Nor is that the end of change, either. Many conventional jobs are simply disappearing. One estimate has it that sometime in the future as little as 2 per cent of the world's labour force will be required to meet total industrial demand. The "knowledge" and entertainment sectors will become dominant, but they will generate work only for a minority of people. This frees up large numbers of people to either become unemployed and alienated or to work creatively on cultural, social and environmental tasks either the end of our civic community as we know it or the beginning of a new dawn. It all depends on our political imagination.

Cutting back overtime and reducing the work week will distribute work and income more broadly, absorbing much unemployment and having a dramatic, positive effect on the economy. The challenge, however, goes beyond that, to creating this new, paid, non-market work, what is coming to be called the “social economy.”

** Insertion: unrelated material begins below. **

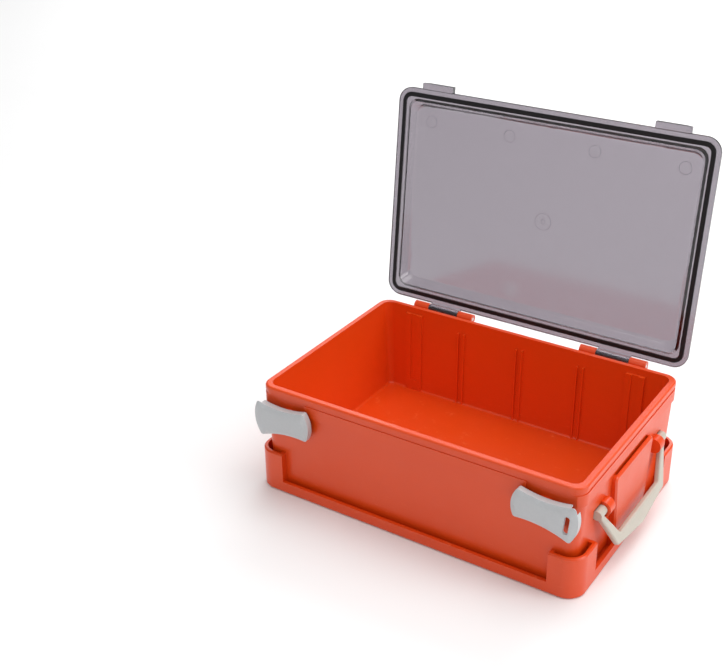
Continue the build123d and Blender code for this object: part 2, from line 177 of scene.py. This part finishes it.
# ---- Lid -------------------------------------------------------------------------------------
# One injection moulding in smoke-grey clear polycarbonate: flange, raised window, two latch tabs and
# two hinge knuckles. The mould is polished, so the faces are glossy.
smoke, out, where = new_material("polished smoke-grey polycarbonate")
haze = add(smoke, "ShaderNodeTexNoise", {"Vector": where, "Scale": 14.0, "Detail": 4.0})
rough = add(smoke, "ShaderNodeMapRange", {"Value": (haze, "Fac"), "To Min": 0.09, "To Max": 0.15})
clear = add(smoke, "ShaderNodeBsdfPrincipled",
            {"Base Color": srgb("8f8890"), "Roughness": (rough, "Result"), "IOR": 1.585,
             "Transmission Weight": 1.0})
# Lamps shine through it onto what lies inside.
through = add(smoke, "ShaderNodeBsdfTransparent", {"Color": srgb("ece8eb")})
rays = add(smoke, "ShaderNodeLightPath")
pane = add(smoke, "ShaderNodeMixShader",
           {0: (rays, "Is Shadow Ray"), 1: (clear, "BSDF"), 2: (through, "BSDF")})
close(smoke, out, pane)
lid = moulding("lid", "lid_window", radius=0.4 * MM)
lid.data.materials.append(smoke)
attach(lid, "lid")

# Faint raised rings that the mould leaves on the lid's inside: a row from its ejector pins, and two
# from its gate in the middle. They lie on the window's flat inner face, the largest towards the tub.
pin_mark_r = 6.0 * MM
gate_mark_r = (8.5 * MM, 2.2 * MM)
mark_thick = 0.13 * MM
row_along = (-0.80, -0.27, 0.27, 0.80)  # places in the row, as shares of half the lid's length
row_above = 0.66                        # the row's height, as a share of half the open lid's
inner = max((f for f in lid.data.polygons if f.normal.y < -0.9), key=lambda f: f.area)
face_out = inner.normal.copy()
face_mid = inner.center.copy()
face_up = Vector((1, 0, 0)).cross(face_out)
if face_up.z < 0:
    face_up.negate()
turn_to_face = face_out.to_track_quat("Z", "Y").to_euler()
lid_low, lid_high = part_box("lid")
half_long = (lid_high.x - lid_low.x) / 2
half_high = (lid_high.z - lid_low.z) / 2
spots = [(share * half_long, row_above * half_high, pin_mark_r) for share in row_along]
spots += [(0, 0, ring_r) for ring_r in gate_mark_r]
for k, (along, above, ring_r) in enumerate(spots):
    middle = face_mid + Vector((1, 0, 0)) * (along - face_mid.x) + face_up * above
    bpy.ops.mesh.primitive_torus_add(major_radius=ring_r, minor_radius=mark_thick, major_segments=64,
                                     minor_segments=8, location=middle, rotation=turn_to_face)
    mark = bpy.context.object
    mark.name = f"witness_ring_{k + 1}"
    bpy.ops.object.transform_apply(location=True, rotation=True, scale=True)
    bpy.ops.object.shade_smooth()
    mark.data.materials.append(smoke)
    mark.select_set(False)
    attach(mark, "lid")

# ---- Gasket ----------------------------------------------------------------------------------
# A ring moulded in black rubber, pressed into the groove of the lid's flange. It seals on the tub's
# rim when the lid is shut, and has a matt face.
rubber, out, where = new_material("moulded black rubber")
bloom = add(rubber, "ShaderNodeTexNoise", {"Vector": where, "Scale": 60.0, "Detail": 4.0})
black = add(rubber, "ShaderNodeMix",
            {"Factor": (bloom, "Fac"), "A": srgb("08080a"), "B": srgb("111013")}, data_type="RGBA")
soft = add(rubber, "ShaderNodeBsdfPrincipled",
           {"Base Color": (black, "Result"), "Roughness": 0.6, "IOR": 1.52, "Specular IOR Level": 0.3})
close(rubber, out, soft)
gasket = moulding("lid_gasket", "gasket_ring", radius=0.6 * MM)
gasket.data.materials.append(rubber)
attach(gasket, "lid")

# ---- Carry handle ----------------------------------------------------------------------------
# A bar moulded in ivory nylon, thick at its roots and broad in the middle of the grip. A stud at each
# end snaps into an ear of the tub. Its edges are already rounded in its shape.
ivory, out, where = new_material("moulded ivory nylon")
cloud = add(ivory, "ShaderNodeTexNoise", {"Vector": where, "Scale": 40.0, "Detail": 4.0})
cream = add(ivory, "ShaderNodeMix",
            {"Factor": (cloud, "Fac"), "A": srgb("c2bdb1"), "B": srgb("bab4a6")}, data_type="RGBA")
fine = add(ivory, "ShaderNodeTexNoise", {"Vector": where, "Scale": 1500.0, "Detail": 2.0})
matt = add(ivory, "ShaderNodeBump", {"Height": (fine, "Fac"), "Strength": 0.12, "Distance": 0.2 * MM})
nylon = add(ivory, "ShaderNodeBsdfPrincipled",
            {"Base Color": (cream, "Result"), "Roughness": 0.42, "IOR": 1.53,
             "Normal": (matt, "Normal")})
close(ivory, out, nylon)
handle = moulding("carry_handle", "handle_bar", radius=0)
handle.data.materials.append(ivory)
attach(handle, "carry_handle")

# ---- Latches ---------------------------------------------------------------------------------
# Levers moulded in light grey glass-filled nylon, each in one with a shaft that goes through the
# tub's wall. The hook end catches a tab of the lid.
grey_nylon, out, where = new_material("moulded grey glass-filled nylon")
speck = add(grey_nylon, "ShaderNodeTexNoise", {"Vector": where, "Scale": 420.0, "Detail": 4.0})
ash = add(grey_nylon, "ShaderNodeMix",
          {"Factor": (speck, "Fac"), "A": srgb("c2c4c6"), "B": srgb("b9bbbd")}, data_type="RGBA")
lever_face = add(grey_nylon, "ShaderNodeBsdfPrincipled",
                 {"Base Color": (ash, "Result"), "Roughness": 0.38, "IOR": 1.53})
close(grey_nylon, out, lever_face)
for side in ("left", "right"):
    lever = moulding(f"latch_{side}", f"latch_lever_{side}", radius=0.5 * MM)
    lever.data.materials.append(grey_nylon)
    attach(lever, f"latch_{side}")

# ---- Shaft caps and seals --------------------------------------------------------------------
# Round caps moulded in white nylon, which hold the latches' shafts from the inside. Each has a sunk
# ring round a raised middle. A rubber ring in each shaft's groove keeps water out.

white, out, where = new_material("moulded white nylon")
milk = add(white, "ShaderNodeTexNoise", {"Vector": where, "Scale": 90.0, "Detail": 3.0})
chalk = add(white, "ShaderNodeMix",
            {"Factor": (milk, "Fac"), "A": srgb("e9e7e1"), "B": srgb("dfddd5")}, data_type="RGBA")
cap_face = add(white, "ShaderNodeBsdfPrincipled",
               {"Base Color": (chalk, "Result"), "Roughness": 0.4, "IOR": 1.53})
close(white, out, cap_face)
cap_cover = 0.7 * MM    # skin over the end of the shaft
cap_rim = 1.5 * MM      # width of the flat rim
step_run = 0.5 * MM     # width of a slope between two levels
sunk_ring = 3.4 * MM    # width of the sunk ring
sunk_by = 0.55 * MM
raised_by = 0.40 * MM
cap_round = 0.35 * MM
for side in ("left", "right"):
    cap_low, cap_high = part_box(f"latch_cap_{side}")
    middle = (cap_low + cap_high) / 2
    thick = cap_high.y - cap_low.y + cap_cover
    bpy.ops.mesh.primitive_cylinder_add(vertices=72, radius=(cap_high.x - cap_low.x) / 2, depth=thick,
                                        location=(middle.x, cap_low.y + thick / 2, middle.z),
                                        rotation=(-math.pi / 2, 0, 0))
    cap = bpy.context.object
    cap.name = f"shaft_cap_{side}"
    bpy.ops.object.transform_apply(location=True, rotation=True, scale=True)
    bpy.ops.object.mode_set(mode="EDIT")
    shape = bmesh.from_edit_mesh(cap.data)
    for face in shape.faces:
        face.select = face.normal.y > 0.9
    bmesh.update_edit_mesh(cap.data)
    bpy.ops.mesh.inset(thickness=cap_rim)
    bpy.ops.mesh.inset(thickness=step_run)
    bpy.ops.transform.translate(value=(0, -sunk_by, 0))
    bpy.ops.mesh.inset(thickness=sunk_ring)
    bpy.ops.mesh.inset(thickness=step_run)
    bpy.ops.transform.translate(value=(0, raised_by, 0))
    bpy.ops.object.mode_set(mode="OBJECT")
    edges = cap.modifiers.new("edges", "BEVEL")
    edges.width = cap_round
    edges.segments = 3
    edges.limit_method = "ANGLE"
    edges.angle_limit = math.radians(25)
    bpy.ops.object.modifier_apply(modifier=edges.name)
    bpy.ops.object.shade_smooth_by_angle(angle=math.radians(35))
    cap.select_set(False)
    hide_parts(f"latch_cap_{side}")
    cap.data.materials.append(white)
    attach(cap, f"latch_{side}")
    ring = moulding(f"latch_seal_{side}", f"shaft_ring_{side}", radius=0.5 * MM)
    ring.data.materials.append(rubber)
    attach(ring, f"latch_{side}")

# ---- Floor, light and camera -----------------------------------------------------------------
# A plain white paper sweep, lit by a large softbox overhead, small ones in front and on the right, and
# two that keep the paper white behind and in front of the case.
bpy.ops.mesh.primitive_plane_add(size=12.0, location=(0, 0, 0))
floor = bpy.context.object
floor.name = "floor"
paper, out, where = new_material("white paper sweep")
pulp = add(paper, "ShaderNodeTexNoise", {"Vector": where, "Scale": 3.0})
paper_tone = add(paper, "ShaderNodeMix",
                 {"Factor": (pulp, "Fac"), "A": srgb("f4f4f4"), "B": srgb("f1f1f1")}, data_type="RGBA")
paper_face = add(paper, "ShaderNodeBsdfPrincipled",
                 {"Base Color": (paper_tone, "Result"), "Roughness": 0.9})
close(paper, out, paper_face)
floor.data.materials.append(paper)

world = bpy.data.worlds.new("studio")
bpy.context.scene.world = world
world.use_nodes = True
sky = world.node_tree.nodes["Background"]
sky.inputs["Color"].default_value = (1, 1, 1, 1)
sky.inputs["Strength"].default_value = 0.29


def softbox(name, place, aim, size, power):
    """A square area light at a place, turned to a point."""
    data = bpy.data.lights.new(name, "AREA")
    data.shape = "SQUARE"
    data.size = size
    data.energy = power
    lamp = bpy.data.objects.new(name, data)
    bpy.context.collection.objects.link(lamp)
    lamp.location = place
    lamp.rotation_mode = "QUATERNION"
    lamp.rotation_quaternion = (Vector(aim) - Vector(place)).to_track_quat("-Z", "Y")


softbox("overhead", place=(0.45, 0.35, 2.4), aim=(0, 0, 0), size=2.6, power=52)
softbox("front", place=(0.1, -2.3, 1.3), aim=(0, 0, 0.08), size=1.6, power=4)
softbox("right", place=(1.7, 0.3, 0.9), aim=(0.1, 0, 0.08), size=0.9, power=11)
softbox("backdrop", place=(-0.8, 3.2, 2.2), aim=(-0.8, 3.4, 0), size=3.0, power=104)
softbox("sweep", place=(0.6, -3.6, 2.2), aim=(0.6, -3.9, 0), size=3.0, power=35)

camera_data = bpy.data.cameras.new("camera")
camera = bpy.data.objects.new("camera", camera_data)
bpy.context.collection.objects.link(camera)
camera_place = Vector((0.460576, -0.875171, 0.676515))
azimuth, elevation, roll = math.radians(33.664), math.radians(27.651), math.radians(-0.839)
frame_width = 724            # width of the picture
focal_length = 1198.75       # in the same unit as the picture's width
back = Vector((math.sin(azimuth) * math.cos(elevation), -math.cos(azimuth) * math.cos(elevation),
               math.sin(elevation)))
level = Vector((math.cos(azimuth), math.sin(azimuth), 0))
up = back.cross(level)
side_axis = level * math.cos(roll) + up * math.sin(roll)
up_axis = up * math.cos(roll) - level * math.sin(roll)
camera.matrix_world = (Matrix.Translation(camera_place)
                       @ Matrix((side_axis, up_axis, back)).transposed().to_4x4())
camera_data.sensor_width = 36.0
camera_data.lens = focal_length / frame_width * camera_data.sensor_width
bpy.context.scene.camera = camera
bpy.context.scene.view_settings.view_transform = "Standard"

This is as great a social transformation as the industrial revolution (and the creation of labour unions and public health laws which resulted, and which lie at the beginnings of our movement). It is indeed a great transformation. It also lends itself to the connectedness of work and society for which we have always argued. We must not let these issues get away from us. Aptly, this future is being referred to as the "post market" era. The Liberals and the Reform Party, and the Democrats and Republicans in the United States, tied fast to current market dogma looking through the rear view mirror cannot make this leap. We can. Democratic socialism really does encapsulate the future. In this new economic age above all, we should be leading the way.